REQUIRED WORK | Output, please, exactly those lines of the listing that come before the line with "# axis), with", along with that line itself.

DATASET EXCERPT |
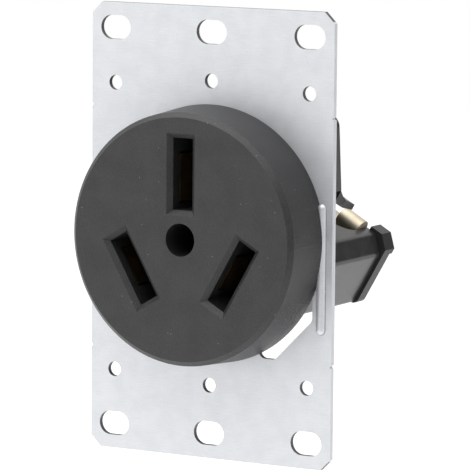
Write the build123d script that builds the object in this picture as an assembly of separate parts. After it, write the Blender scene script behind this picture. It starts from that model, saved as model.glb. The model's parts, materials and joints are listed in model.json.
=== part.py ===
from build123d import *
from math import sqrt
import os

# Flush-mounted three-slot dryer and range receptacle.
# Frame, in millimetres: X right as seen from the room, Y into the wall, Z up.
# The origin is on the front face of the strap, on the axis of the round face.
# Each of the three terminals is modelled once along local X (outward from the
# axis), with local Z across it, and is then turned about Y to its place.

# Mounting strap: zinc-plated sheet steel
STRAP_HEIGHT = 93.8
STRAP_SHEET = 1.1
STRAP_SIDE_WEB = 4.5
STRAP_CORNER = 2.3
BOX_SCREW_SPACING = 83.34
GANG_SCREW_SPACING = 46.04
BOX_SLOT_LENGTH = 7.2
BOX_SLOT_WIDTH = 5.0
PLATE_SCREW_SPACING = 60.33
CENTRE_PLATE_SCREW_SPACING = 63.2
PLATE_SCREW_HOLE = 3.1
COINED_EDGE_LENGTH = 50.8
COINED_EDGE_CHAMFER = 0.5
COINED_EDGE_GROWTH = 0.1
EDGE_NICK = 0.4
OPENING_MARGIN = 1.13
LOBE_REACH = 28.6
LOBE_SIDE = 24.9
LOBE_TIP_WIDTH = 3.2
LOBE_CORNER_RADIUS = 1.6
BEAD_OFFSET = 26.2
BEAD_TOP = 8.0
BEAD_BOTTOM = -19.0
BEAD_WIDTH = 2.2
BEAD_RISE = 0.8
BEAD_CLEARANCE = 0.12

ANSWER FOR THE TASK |
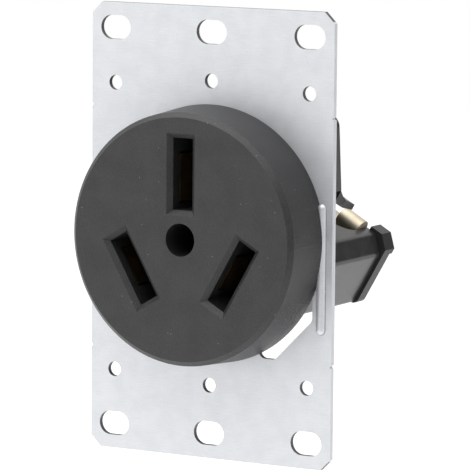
Write the build123d script that builds the object in this picture as an assembly of separate parts. After it, write the Blender scene script behind this picture. It starts from that model, saved as model.glb. The model's parts, materials and joints are listed in model.json.
=== part.py ===
from build123d import *
from math import sqrt
import os

# Flush-mounted three-slot dryer and range receptacle.
# Frame, in millimetres: X right as seen from the room, Y into the wall, Z up.
# The origin is on the front face of the strap, on the axis of the round face.
# Each of the three terminals is modelled once along local X (outward from the
# axis), with local Z across it, and is then turned about Y to its place.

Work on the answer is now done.